La vera alternativa a breve termine è in fondo questa. Se a elezioni anticipate ad ottobre si andrà, chi dovrà gestirle? Il Governo uscente guidato da Conte, come è accaduto più volte di recente (si pensi a Monti nel 2013 e a Gentiloni lo scorso anno)? O un Governo terzo, neutrale, guidato da un tecnico o magari dallo stesso Conte, ma senza i ministri attuali, o, almeno, senza buona parte di essi? La prima soluzione avrebbe dalla sua la prassi recente (non è un caso che l’ultimo governo elettorale ad hoc, quello guidato da Fanfani, risalga al lontano 1987), ma il caso di oggi evidenzia una grossa anomalia. Che ha lo stesso nome dell’autore della crisi: Matteo Salvini. Può il principale candidato premier alle prossime elezioni essere il ministro dell’Interno uscente, cioè il capo politico dell’amministrazione che dovrà "gestire" le elezioni?
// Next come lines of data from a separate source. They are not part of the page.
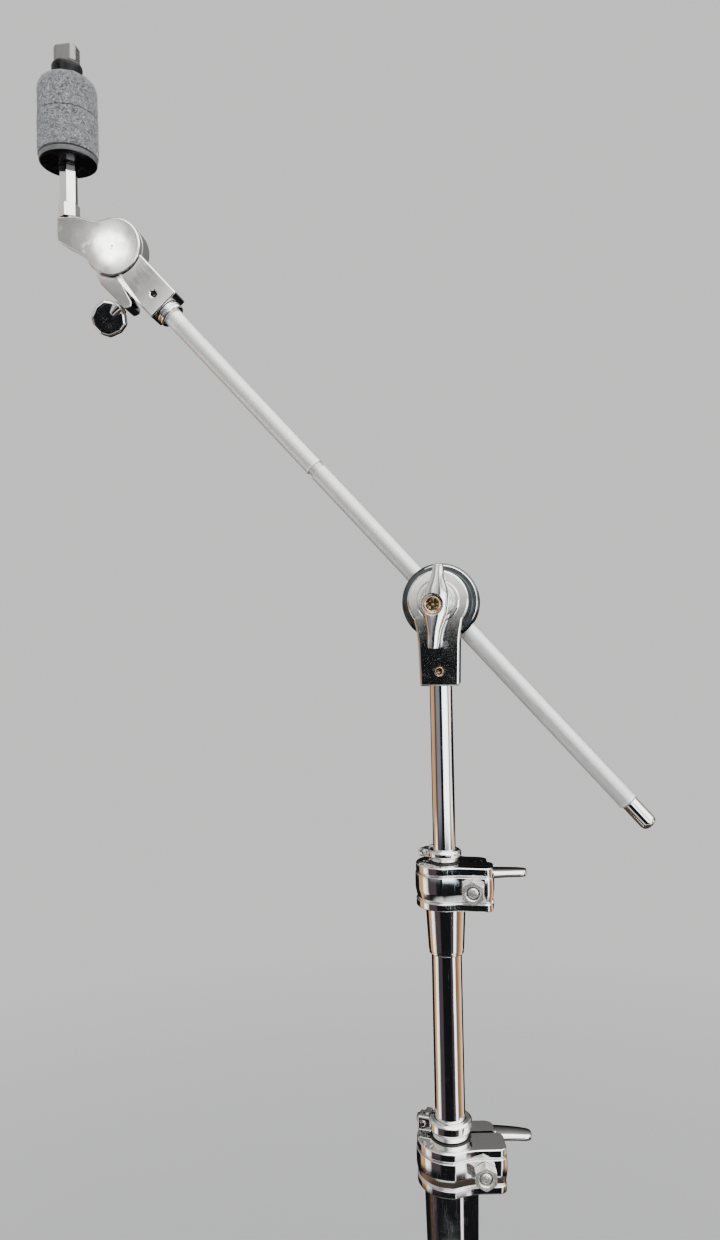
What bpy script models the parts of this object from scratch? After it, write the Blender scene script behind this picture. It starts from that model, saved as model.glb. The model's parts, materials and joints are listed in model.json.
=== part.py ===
"""Boom cymbal stand with a folding double-braced tripod.

Metres, +Z up. The stand's pole is the Z axis, the floor is z = 0 and the boom's
plane is parallel to XZ, a little behind the pole. The boom leans towards -X.
"""
import math

import bmesh
import bpy
from mathutils import Matrix

MM = 0.001
GAP = 0.3 * MM
ORIGIN = (0.0, 0.0, 0.0)
LEVEL = (0.0, 0.0, 0.0)
ROUND = 20
LARGE_ROUND = 28
SMALL_ROUND = 14
TINY_ROUND = 10
MERGE = 0.00005

# Turns that lay a piece's own Z axis along a world axis.
TOWARDS_FRONT = (math.radians(90), 0.0, 0.0)
TOWARDS_BACK = (math.radians(-90), 0.0, 0.0)
TOWARDS_RIGHT = (0.0, math.radians(90), 0.0)
TOWARDS_LEFT = (0.0, math.radians(-90), 0.0)

# Telescoping tubes.
BASE_TUBE_RADIUS = 12.7 * MM
BASE_TUBE_WALL = 1.5 * MM
BASE_TUBE_BOTTOM = 7 * MM
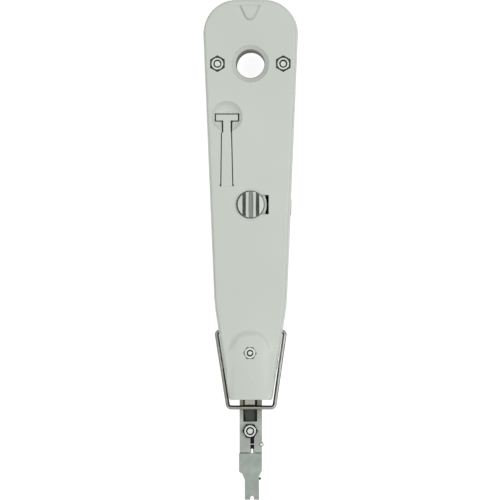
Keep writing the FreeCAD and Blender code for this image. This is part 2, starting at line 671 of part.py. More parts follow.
def wire_slot(z0, z1):
    """Long slot in the middle of the head, with a narrow tapered end below it."""
    x0, x1 = WIRE_SLOT_LEFT, WIRE_SLOT_RIGHT
    radius = (x1 - x0) / 2 - 0.01
    wide = plate([(x0, WIRE_SLOT_NECK_Y, 0.1), (x1, WIRE_SLOT_NECK_Y, 0.1),
                  (x1, WIRE_SLOT_TOP_Y, radius), (x0, WIRE_SLOT_TOP_Y, radius)], z0, z1)
    narrow = plate([(x0 + 0.25, WIRE_SLOT_BOTTOM_Y, 0.2), (x1 - 0.35, WIRE_SLOT_BOTTOM_Y, 0.2),
                    (x1 - 0.5, WIRE_SLOT_NECK_Y + 0.2, 0.1), (x0 + 0.35, WIRE_SLOT_NECK_Y + 0.2, 0.1)],
                   z0, z1)
    return fuse([wide, narrow])


def blade_pin_spots():
    """Centres of the two hidden dowels between blade and front plate."""
    return [(-2.7, -67.6), (2.75, -62.6)]


def plate_lip():
    """Wedge that bevels the lower edge of the front plate."""
    top = FRONT_PLATE_TOP
    loop = [Vector(-HEAD_HALF - 1, y, z) for y, z in (
        (PLATE_END_Y, top - PLATE_LIP_DROP), (PLATE_END_Y + PLATE_LIP, top), (PLATE_END_Y, top))]
    return Part.Face(Part.makePolygon(loop + loop[:1])).extrude(Vector(2 * HEAD_HALF + 2, 0, 0))


def head_channel():
    """Front plate of the head with its window, wire slot and two short rails."""
    z0, z1 = FRONT_PLATE_Z, FRONT_PLATE_TOP
    body = plate(head_outline(PLATE_END_Y, HEAD_TOP_Y, 0.4), z0, z1)
    left, right = WINDOW_X - WINDOW_HALF, WINDOW_X + WINDOW_HALF
    window = plate([(left, WINDOW_BOTTOM_Y, 0.2), (right, WINDOW_BOTTOM_Y, 0.2),
                    (right, WINDOW_TOP_Y, 0.2), (left, WINDOW_TOP_Y, 0.2)], z0 - 1, z1 + 1)
    mouth = polygon_plate([(WIRE_SLOT_LEFT, PLATE_END_Y + 1.3), (WIRE_SLOT_RIGHT, PLATE_END_Y + 1.3),
                           (WIRE_SLOT_RIGHT + 0.6, PLATE_END_Y - 0.5),
                           (WIRE_SLOT_LEFT - 0.4, PLATE_END_Y - 0.5)], z0, z1)
    body = body.cut(window).cut(wire_slot(z0, z1)).cut(mouth).cut(plate_lip())
    body = body.cut(cross_pin_room()).cut(pin(CUTTER_X, CUTTER_Y, z0, z1, M25_R))
    rails = [box(HEAD_X - HEAD_HALF, HEAD_X - RAIL_IN, RAIL_END_Y, HEAD_TOP_Y, BLADE_Z, z0 + 0.2),
             box(HEAD_X + RAIL_IN, HEAD_X + HEAD_HALF, RAIL_END_Y, HEAD_TOP_Y, BLADE_Z, z0 + 0.2)]
    body = fuse([body] + rails)
    for x, y in blade_pin_spots():
        body = body.cut(pin(x, y, z0, z0 + 0.7, 0.6))
    for side in (-1, 1):
        body = body.cut(pin(HEAD_X + side * RIVET_X, RIVET_Y, z0 - 1, z1, RIVET_R))
    return body


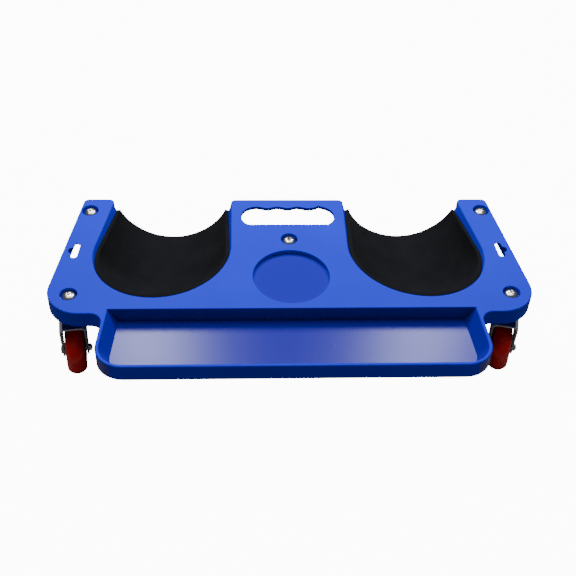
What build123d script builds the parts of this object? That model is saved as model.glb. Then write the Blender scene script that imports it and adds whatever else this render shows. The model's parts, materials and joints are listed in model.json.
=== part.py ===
from math import atan, cos, pi, radians, sin, sqrt, tan
import os

from build123d import *

os.makedirs("parts", exist_ok=True)

# Rolling knee creeper: X to the right, Y to the rear, Z up, floor at Z = 0.

# --- platform moulding ---------------------------------------------------
deck_top = 130.0          # standing height
skirt_bottom = 104.0      # lower edge of the skirt and of the tray walls
wall = 4.0                # moulded wall
corner_x = 364.0          # virtual front corner of the deck outline
corner_y = -78.0
rear_x = 323.0            # virtual rear corner
rear_y = 180.0
cradle_rear_y = 168.0     # open rear end of both knee cradles
arm_inner_x = 275.6
island_half = 90.5        # centre island between the cradles
island_rear_y = 178.4
deck_corner_r = 50.0
rear_corner_r = 11.0
edge_r = 2.0              # rounding of the top edges
rib = 2.5

# --- tool tray -----------------------------------------------------------
tray_rear_y = -68.9
tray_front_y = -180.2
tray_rear_half = 265.6
tray_front_half = 275.0
tray_floor = 107.0
tray_rim = 4.5
tray_slope = 15.0         # the side walls lean in by this much at the floor
tray_corner_r = 40.0

# --- knee cradles --------------------------------------------------------
cradle_axis_z = 152.0
cradle_x = 193.4          # centre of the rounded front end
cradle_y = 57.95
cradle_r = 105.9
cradle_taper = radians(5.24)
cradle_splay = 0.0937     # X shift per mm of Y, knees spread to the front
pad_gap = 0.2             # glue film
pad_thick = 6.5
pad_rear_z = 118.5        # upper edge of the pad at the rear end
pad_front_z = 127.5
pad_front_y = -45.0

# --- recesses and slots --------------------------------------------------
dish_y = -1.8
dish_r = 57.4
dish_depth = 6.5
grip_half = 73.5
grip_front_y = 116.0
grip_rear_y = 158.5
grip_waves = 4
grip_lip = 5.5            # depth of the slot's collar
grip_notch = 10.0
hang_x = 324.1
hang_y = 55.7
hang_length = 32.0
hang_width = 10.0
hang_lean = 5.7
hang_skin = 2.0           # the deck is thinned round the hanging slots

# --- casters -------------------------------------------------------------
stems = {
    "front_left": (-323.4, -38.3),
    "front_right": (323.4, -38.3),
    "rear_left": (-311.5, 151.1),
    "rear_right": (311.5, 151.1),
    "centre": (0.0, 81.7),
}
bore_r = 13.0             # counterbore for the bolt head
seat_z = 121.0            # counterbore floor
boss_r = 17.5
boss_bottom = 101.0
bolt_r = 5.0
bolt_length = 47.0
washer_thick = 2.0
head_r = 11.0
head_height = 6.6
cap_thick = 2.5
cap_r = 21.5
ball_r = 2.45
ball_gap = 5.0
ball_ring_r = 15.0
ball_count = 12
sheet = 2.5               # fork metal
fork_top = boss_bottom - cap_thick - ball_gap
fork_plate_r = 22.0
fork_gap = 33.0
fork_reach = 36.0         # the fork's arch runs forward over the wheel
shoulder = 5.0
bush_r = 8.0
wheel_r = 38.0
trail = 21.5
tread_width = 27.0
core_r = 28.0
hub_width = 30.0
hub_r = 15.0
bearing_r = 11.0          # 608 bearing, 22 x 8 x 7
bearing_width = 7.0
axle_r = 4.0
axle_bolt_r = 3.0
race_mid_r = 7.5
race_ball_r = 1.95
rim_inner_r = 24.0
web = 6.0
spokes = 6
bearing_x = hub_width / 2 - bearing_width / 2
at_rest = {"front_left": 8, "front_right": -14, "rear_left": 12, "rear_right": -6, "centre": 4}


def save(builder, name):
    builder.part.label = name
    export_step(builder.part, f"parts/{name}.step")


# --- knee cradle surface, also used for the pads -------------------------
def splayed(solid, side):
    """Shear a solid of revolution about Y so its axis opens outwards."""
    lean = Matrix(
        [
            [1, -side * cradle_splay, 0, side * (cradle_x + cradle_splay * cradle_y)],
            [0, 1, 0, 0],
            [0, 0, 1, 0],
            [0, 0, 0, 1],
        ]
    )
    return solid.transform_geometry(lean)


def cradle_solid(radius, side, rear_y):
    """Cone that widens to the front and ends in a tangent sphere."""
    join_y = cradle_y + radius * sin(cradle_taper)
    join_r = radius * cos(cradle_taper)
    end_r = join_r - (rear_y - join_y) * tan(cradle_taper)
    with BuildPart() as scoop:
        with BuildSketch(Plane.XY):
            with BuildLine():
                nose = (0, cradle_y - radius)
                mid = (
                    radius * cos(radians(40)),
                    cradle_y - radius * sin(radians(40)),
                )
                ThreePointArc(nose, mid, (join_r, join_y))
                Polyline((join_r, join_y), (end_r, rear_y), (0, rear_y), nose)
            make_face()
        revolve(axis=Axis.Y)
    raised = Pos(0, 0, cradle_axis_z) * scoop.part.solid()
    return splayed(raised, side)


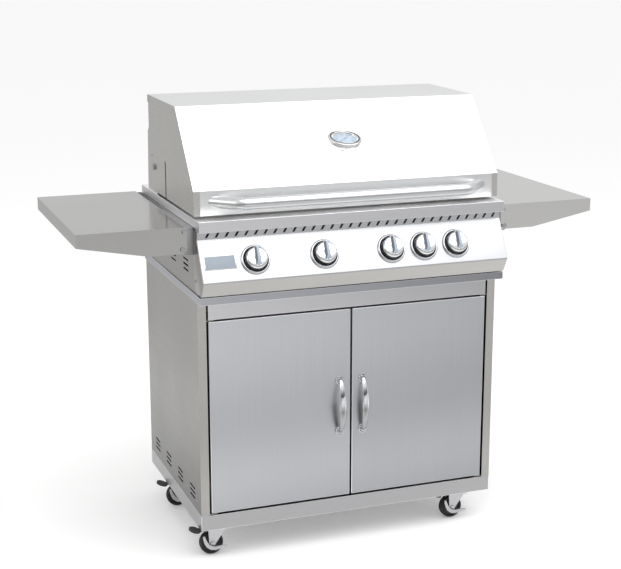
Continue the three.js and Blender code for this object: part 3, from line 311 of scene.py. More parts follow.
def grade_door(mat):
    """Brighter upwards and to the left."""
    upwards = remap(mat, position(mat, "Z", True), 0.68, 1.32, *DOOR_SPAN)
    sideways = remap(mat, position(mat, "X", True), 1.14, 0.92, -HALF_DOORS, HALF_DOORS)
    toned(mat, combine(mat, upwards, sideways, "MULTIPLY"))


def grade_across(mat, left, right, start, end):
    """A tone that changes evenly from left to right."""
    toned(mat, remap(mat, position(mat, "X"), left, right, start, end))


def grade_rail(mat):
    """Brighter on top, and a little to the left."""
    top = remap(mat, facing_part(mat, "Z"), 1.0, 1.5, 0, 1)
    sideways = remap(mat, position(mat, "X"), 1.15, 1.0, -0.4, 0.4)
    toned(mat, combine(mat, top, sideways, "MULTIPLY"))


def grade_cart_side(mat):
    """Darker downwards and paler on the stile in front, with painted shade on inner faces and slot
    walls.
    """
    nodes, links = mat.node_tree.nodes, mat.node_tree.links
    falling = remap(mat, position(mat, "Z"), 0.34, 1.10, *CART_SPAN)
    front_part = facing_part(mat, "Y")
    normal = nodes.new("ShaderNodeSeparateXYZ")
    links.new(nodes.new("ShaderNodeNewGeometry").outputs["Normal"], normal.inputs[0])
    outwards = combine(mat, normal.outputs["X"], position(mat, "X"), "MULTIPLY")
    # painted shade on inner faces and on the walls of the louvre slots
    outer = remap(mat, outwards, 0.2, 1.0, -0.3, -0.1)
    walls = remap(mat, facing_part(mat, "Z"), 1.0, 0.12, 0, 1)
    stile = remap(mat, position(mat, "Z"), 0.90, 1.42, *STILE_SPAN)
    extra = combine(mat, combine(mat, stile, falling, "SUBTRACT"), front_part, "MULTIPLY")
    graded = combine(mat, falling, extra)
    toned(mat, combine(mat, graded, combine(mat, outer, walls, "MULTIPLY"), "MULTIPLY"))


def grade_side_edges(mat):
    """Painted highlight on the front corner, and painted shade on the edges behind it."""
    toned(mat, remap(mat, position(mat, "Y"), 1.0, 0.12, FRONT_Y + 0.001, FRONT_Y + 0.004))


grade_pull(M["pull"])
grade_door(M["door"])
grade_across(M["header"], 1.32, 1.0, -HALF_DOORS, HALF_DOORS)
grade_across(M["frame"], 1.0, 0.60, -0.4, 0.44)
grade_rail(M["rail"])
grade_cart_side(M["cart_side"])
grade_side_edges(M["edge_side"])

# ---------------------------------------------------------------- mesh helpers
SHARP_ANGLE = 32.0


def shade(obj, angle=SHARP_ANGLE):
    """Smooth shading with sharp edges where faces meet at more than the angle in degrees."""
    mesh = obj.data
    for poly in mesh.polygons:
        poly.use_smooth = True
    mesh.set_sharp_from_angle(angle=math.radians(angle))


def new_object(name, bm):
    bmesh.ops.recalc_face_normals(bm, faces=bm.faces)
    mesh = bpy.data.meshes.new(name)
    bm.to_mesh(mesh)
    bm.free()
    obj = bpy.data.objects.new(name, mesh)
    bpy.context.scene.collection.objects.link(obj)
    return obj


def bevel_edges(obj, width, segments=2):
    """Adds a modifier that rounds the edges; the width is in millimetres."""
    mod = obj.modifiers.new("edges", "BEVEL")
    mod.width = width * MM
    mod.segments = segments
    mod.limit_method = "ANGLE"
    mod.angle_limit = math.radians(30)
    return mod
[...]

Non si tratta, certo, di immaginare frodi che nessuno ipotizza che Salvini possa volere, ma è compatibile con una ordinata e serena campagna elettorale una leadership politica del Ministero dell’Interno in stile salviniano, come lo abbiamo conosciuto in quest’anno?
La via verso le elezioni, dunque, non è certa ma molto probabile. Il percorso per arrivarvi, però, sembra tutt’altro che definito e proprio per questo deviazioni inattese da tale percorso non dovrebbero sorprenderci.